Give the number of lines that include the string "this", nothing more.

- - - - -

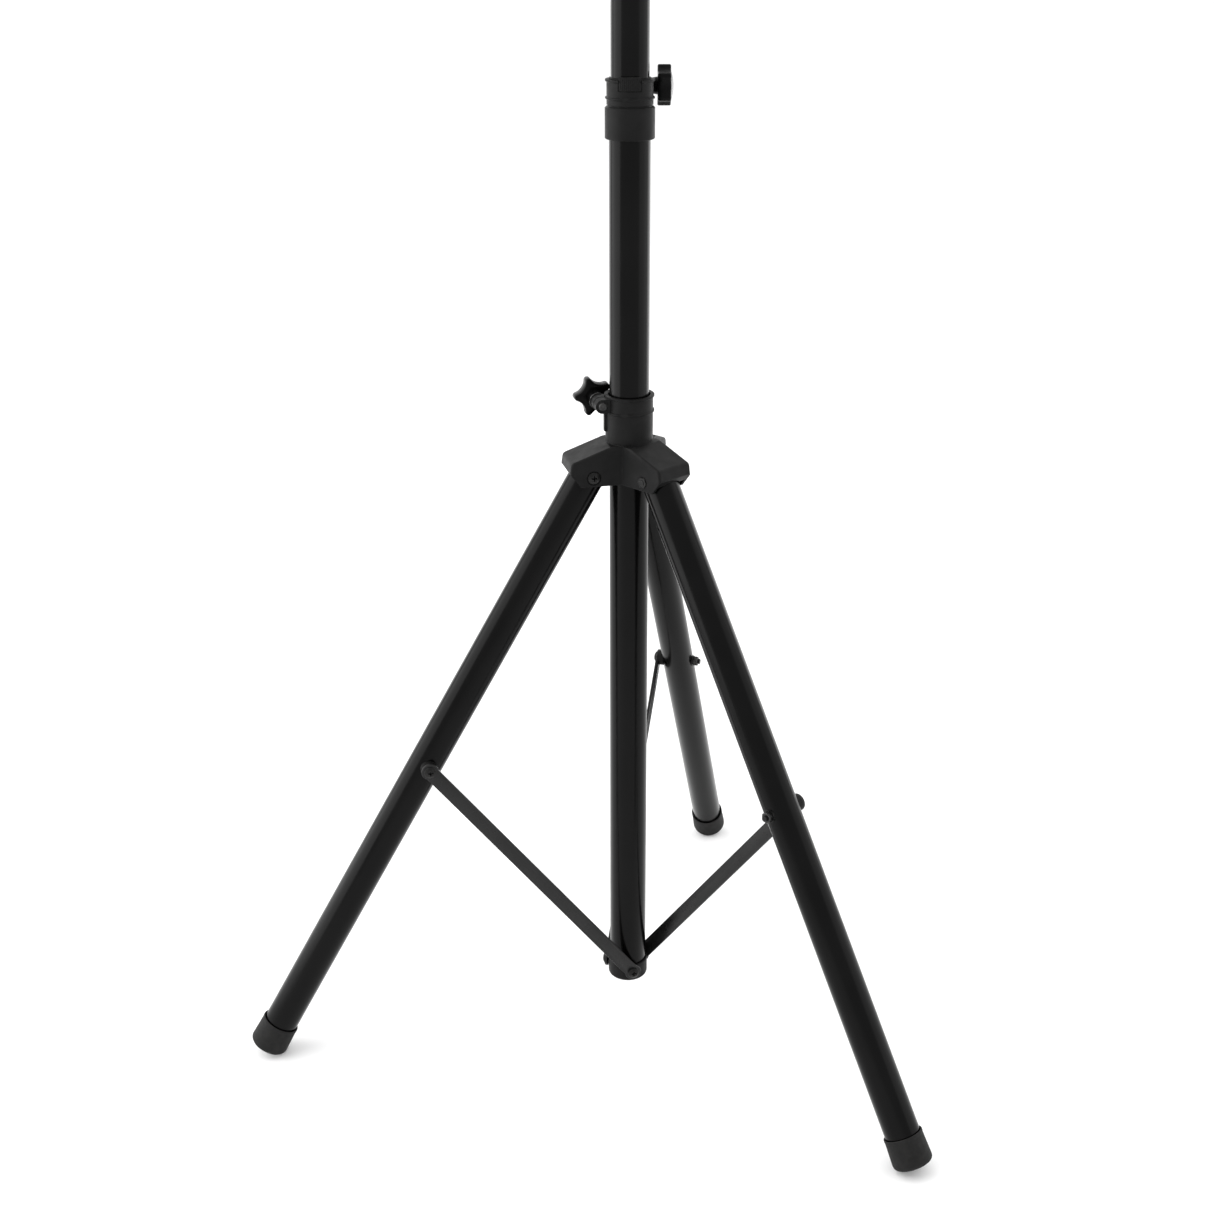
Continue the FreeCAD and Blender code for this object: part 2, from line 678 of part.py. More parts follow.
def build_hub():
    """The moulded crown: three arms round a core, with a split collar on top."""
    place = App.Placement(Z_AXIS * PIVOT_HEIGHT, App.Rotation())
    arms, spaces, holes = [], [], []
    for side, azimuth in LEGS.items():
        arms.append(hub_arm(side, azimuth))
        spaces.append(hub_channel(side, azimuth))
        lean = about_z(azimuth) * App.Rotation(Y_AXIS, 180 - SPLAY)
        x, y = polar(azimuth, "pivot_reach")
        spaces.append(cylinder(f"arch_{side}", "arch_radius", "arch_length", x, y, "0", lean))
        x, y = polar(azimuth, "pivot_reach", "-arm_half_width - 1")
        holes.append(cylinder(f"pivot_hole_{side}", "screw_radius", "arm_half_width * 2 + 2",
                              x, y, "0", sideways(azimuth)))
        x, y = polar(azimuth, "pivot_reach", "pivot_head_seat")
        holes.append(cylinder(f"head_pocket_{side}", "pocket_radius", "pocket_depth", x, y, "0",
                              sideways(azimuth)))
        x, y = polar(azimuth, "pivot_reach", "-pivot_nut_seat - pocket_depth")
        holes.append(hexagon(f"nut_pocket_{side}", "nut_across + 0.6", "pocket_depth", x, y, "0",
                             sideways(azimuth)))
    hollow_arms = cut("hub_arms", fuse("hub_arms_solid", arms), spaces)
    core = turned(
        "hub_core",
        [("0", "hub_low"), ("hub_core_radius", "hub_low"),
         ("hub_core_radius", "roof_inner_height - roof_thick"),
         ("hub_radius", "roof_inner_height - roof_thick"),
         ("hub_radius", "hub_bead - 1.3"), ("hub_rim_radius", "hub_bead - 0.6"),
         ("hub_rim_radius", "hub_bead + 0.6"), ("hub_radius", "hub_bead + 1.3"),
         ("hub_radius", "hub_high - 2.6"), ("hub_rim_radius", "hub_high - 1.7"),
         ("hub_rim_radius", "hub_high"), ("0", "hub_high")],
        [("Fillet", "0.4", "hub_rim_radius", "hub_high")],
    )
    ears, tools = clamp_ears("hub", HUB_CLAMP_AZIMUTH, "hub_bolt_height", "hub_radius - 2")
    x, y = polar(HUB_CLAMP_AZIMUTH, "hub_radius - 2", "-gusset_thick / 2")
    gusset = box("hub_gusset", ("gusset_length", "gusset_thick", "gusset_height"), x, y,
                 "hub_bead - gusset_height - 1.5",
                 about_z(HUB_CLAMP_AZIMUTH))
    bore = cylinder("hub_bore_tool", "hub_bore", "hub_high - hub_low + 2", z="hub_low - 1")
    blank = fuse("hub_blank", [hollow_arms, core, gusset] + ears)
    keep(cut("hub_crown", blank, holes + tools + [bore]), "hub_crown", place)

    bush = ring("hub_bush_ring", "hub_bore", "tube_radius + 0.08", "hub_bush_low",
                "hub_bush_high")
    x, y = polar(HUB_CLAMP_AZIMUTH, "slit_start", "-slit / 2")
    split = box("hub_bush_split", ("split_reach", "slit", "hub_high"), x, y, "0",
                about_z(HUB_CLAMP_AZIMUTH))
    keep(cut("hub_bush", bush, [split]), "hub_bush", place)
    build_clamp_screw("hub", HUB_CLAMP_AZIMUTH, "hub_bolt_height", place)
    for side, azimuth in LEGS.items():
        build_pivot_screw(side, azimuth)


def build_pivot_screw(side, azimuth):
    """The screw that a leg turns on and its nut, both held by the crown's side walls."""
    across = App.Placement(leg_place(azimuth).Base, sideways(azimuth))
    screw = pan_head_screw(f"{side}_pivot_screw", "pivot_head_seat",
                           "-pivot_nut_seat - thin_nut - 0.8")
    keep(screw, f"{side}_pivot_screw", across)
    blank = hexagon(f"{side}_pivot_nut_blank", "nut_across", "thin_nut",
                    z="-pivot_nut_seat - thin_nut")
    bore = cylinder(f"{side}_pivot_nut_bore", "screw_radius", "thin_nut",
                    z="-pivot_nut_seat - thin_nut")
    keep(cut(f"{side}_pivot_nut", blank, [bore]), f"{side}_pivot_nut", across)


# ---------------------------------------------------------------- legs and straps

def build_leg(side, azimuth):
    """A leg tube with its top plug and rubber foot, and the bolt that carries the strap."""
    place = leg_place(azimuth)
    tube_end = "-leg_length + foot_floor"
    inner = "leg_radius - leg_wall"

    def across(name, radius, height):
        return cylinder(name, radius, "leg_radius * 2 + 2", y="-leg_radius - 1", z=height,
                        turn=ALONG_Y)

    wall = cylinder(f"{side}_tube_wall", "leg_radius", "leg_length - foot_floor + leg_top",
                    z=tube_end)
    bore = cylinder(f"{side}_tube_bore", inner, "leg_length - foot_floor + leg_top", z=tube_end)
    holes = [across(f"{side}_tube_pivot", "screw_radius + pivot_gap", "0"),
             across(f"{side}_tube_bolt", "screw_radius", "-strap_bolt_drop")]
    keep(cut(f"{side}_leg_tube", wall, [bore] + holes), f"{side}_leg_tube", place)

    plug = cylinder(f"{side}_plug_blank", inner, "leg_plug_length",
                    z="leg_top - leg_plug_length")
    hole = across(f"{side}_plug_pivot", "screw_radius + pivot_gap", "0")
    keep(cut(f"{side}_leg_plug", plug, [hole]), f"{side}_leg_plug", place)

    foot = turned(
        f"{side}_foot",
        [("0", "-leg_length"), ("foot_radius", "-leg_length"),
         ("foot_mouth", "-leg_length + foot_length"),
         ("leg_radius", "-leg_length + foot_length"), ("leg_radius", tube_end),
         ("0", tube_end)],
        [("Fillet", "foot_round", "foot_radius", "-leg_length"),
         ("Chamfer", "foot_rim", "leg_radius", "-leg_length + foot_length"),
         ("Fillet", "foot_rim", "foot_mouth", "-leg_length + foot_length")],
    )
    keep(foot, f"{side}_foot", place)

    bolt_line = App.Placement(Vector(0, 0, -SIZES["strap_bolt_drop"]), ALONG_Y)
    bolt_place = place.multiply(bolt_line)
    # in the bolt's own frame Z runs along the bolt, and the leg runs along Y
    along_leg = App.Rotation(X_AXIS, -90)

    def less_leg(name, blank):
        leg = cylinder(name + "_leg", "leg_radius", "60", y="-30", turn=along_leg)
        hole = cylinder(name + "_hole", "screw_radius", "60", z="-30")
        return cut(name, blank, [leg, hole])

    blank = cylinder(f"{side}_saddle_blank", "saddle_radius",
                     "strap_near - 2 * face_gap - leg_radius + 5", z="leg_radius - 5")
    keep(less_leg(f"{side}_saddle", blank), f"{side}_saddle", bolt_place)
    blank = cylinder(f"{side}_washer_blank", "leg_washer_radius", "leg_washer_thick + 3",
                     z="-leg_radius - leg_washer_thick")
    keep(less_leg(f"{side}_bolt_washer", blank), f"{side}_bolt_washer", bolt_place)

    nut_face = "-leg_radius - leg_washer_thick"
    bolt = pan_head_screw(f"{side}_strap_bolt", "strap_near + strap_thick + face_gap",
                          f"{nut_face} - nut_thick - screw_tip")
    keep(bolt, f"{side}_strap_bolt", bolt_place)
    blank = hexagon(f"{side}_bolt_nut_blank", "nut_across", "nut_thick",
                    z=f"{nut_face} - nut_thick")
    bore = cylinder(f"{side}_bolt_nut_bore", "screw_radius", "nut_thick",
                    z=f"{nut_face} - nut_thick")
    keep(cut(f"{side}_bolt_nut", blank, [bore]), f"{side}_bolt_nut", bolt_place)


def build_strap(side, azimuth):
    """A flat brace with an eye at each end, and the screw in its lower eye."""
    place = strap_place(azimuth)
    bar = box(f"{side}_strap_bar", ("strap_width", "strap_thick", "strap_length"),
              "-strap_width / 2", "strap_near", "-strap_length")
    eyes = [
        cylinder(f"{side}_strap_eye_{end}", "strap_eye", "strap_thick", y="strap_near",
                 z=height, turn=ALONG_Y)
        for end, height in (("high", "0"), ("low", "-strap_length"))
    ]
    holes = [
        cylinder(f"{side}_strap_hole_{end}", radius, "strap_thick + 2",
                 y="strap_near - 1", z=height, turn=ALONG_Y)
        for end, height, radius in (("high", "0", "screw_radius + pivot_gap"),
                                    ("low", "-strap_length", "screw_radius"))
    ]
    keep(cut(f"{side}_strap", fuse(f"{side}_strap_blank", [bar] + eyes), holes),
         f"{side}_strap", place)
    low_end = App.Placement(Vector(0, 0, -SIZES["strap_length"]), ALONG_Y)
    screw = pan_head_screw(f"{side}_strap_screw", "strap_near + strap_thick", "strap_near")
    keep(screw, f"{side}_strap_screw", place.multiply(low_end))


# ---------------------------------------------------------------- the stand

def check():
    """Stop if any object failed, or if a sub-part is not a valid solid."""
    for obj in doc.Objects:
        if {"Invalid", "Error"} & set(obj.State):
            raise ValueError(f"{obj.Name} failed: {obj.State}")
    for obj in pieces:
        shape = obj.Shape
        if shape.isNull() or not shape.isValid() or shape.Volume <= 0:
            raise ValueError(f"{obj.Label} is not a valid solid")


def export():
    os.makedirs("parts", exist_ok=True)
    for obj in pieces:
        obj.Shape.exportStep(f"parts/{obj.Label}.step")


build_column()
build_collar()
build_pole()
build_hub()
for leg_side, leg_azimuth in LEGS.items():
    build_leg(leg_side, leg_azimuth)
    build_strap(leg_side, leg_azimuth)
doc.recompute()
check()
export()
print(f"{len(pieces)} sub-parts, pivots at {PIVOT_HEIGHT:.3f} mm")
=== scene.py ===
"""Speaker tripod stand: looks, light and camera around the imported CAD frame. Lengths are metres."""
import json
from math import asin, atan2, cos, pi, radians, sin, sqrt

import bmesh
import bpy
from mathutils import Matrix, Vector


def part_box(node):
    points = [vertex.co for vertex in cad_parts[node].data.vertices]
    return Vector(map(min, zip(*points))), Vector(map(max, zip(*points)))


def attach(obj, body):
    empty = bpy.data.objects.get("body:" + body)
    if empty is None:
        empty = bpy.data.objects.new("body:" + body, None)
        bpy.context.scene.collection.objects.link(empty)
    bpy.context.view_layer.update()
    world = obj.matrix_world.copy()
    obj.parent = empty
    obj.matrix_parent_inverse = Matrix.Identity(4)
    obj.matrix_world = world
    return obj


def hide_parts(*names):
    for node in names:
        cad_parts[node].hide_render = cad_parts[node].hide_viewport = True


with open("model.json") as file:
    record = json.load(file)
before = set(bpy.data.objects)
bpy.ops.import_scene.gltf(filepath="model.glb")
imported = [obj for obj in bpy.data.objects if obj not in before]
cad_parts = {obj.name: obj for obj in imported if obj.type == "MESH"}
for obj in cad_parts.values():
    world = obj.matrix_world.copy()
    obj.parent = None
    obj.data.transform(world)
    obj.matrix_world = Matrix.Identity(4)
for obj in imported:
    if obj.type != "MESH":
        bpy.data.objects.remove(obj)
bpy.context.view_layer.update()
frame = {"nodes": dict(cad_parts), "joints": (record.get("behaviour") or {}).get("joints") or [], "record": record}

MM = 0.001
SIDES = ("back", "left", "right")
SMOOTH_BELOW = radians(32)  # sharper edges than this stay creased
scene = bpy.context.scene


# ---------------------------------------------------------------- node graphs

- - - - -

# Exercise output:
2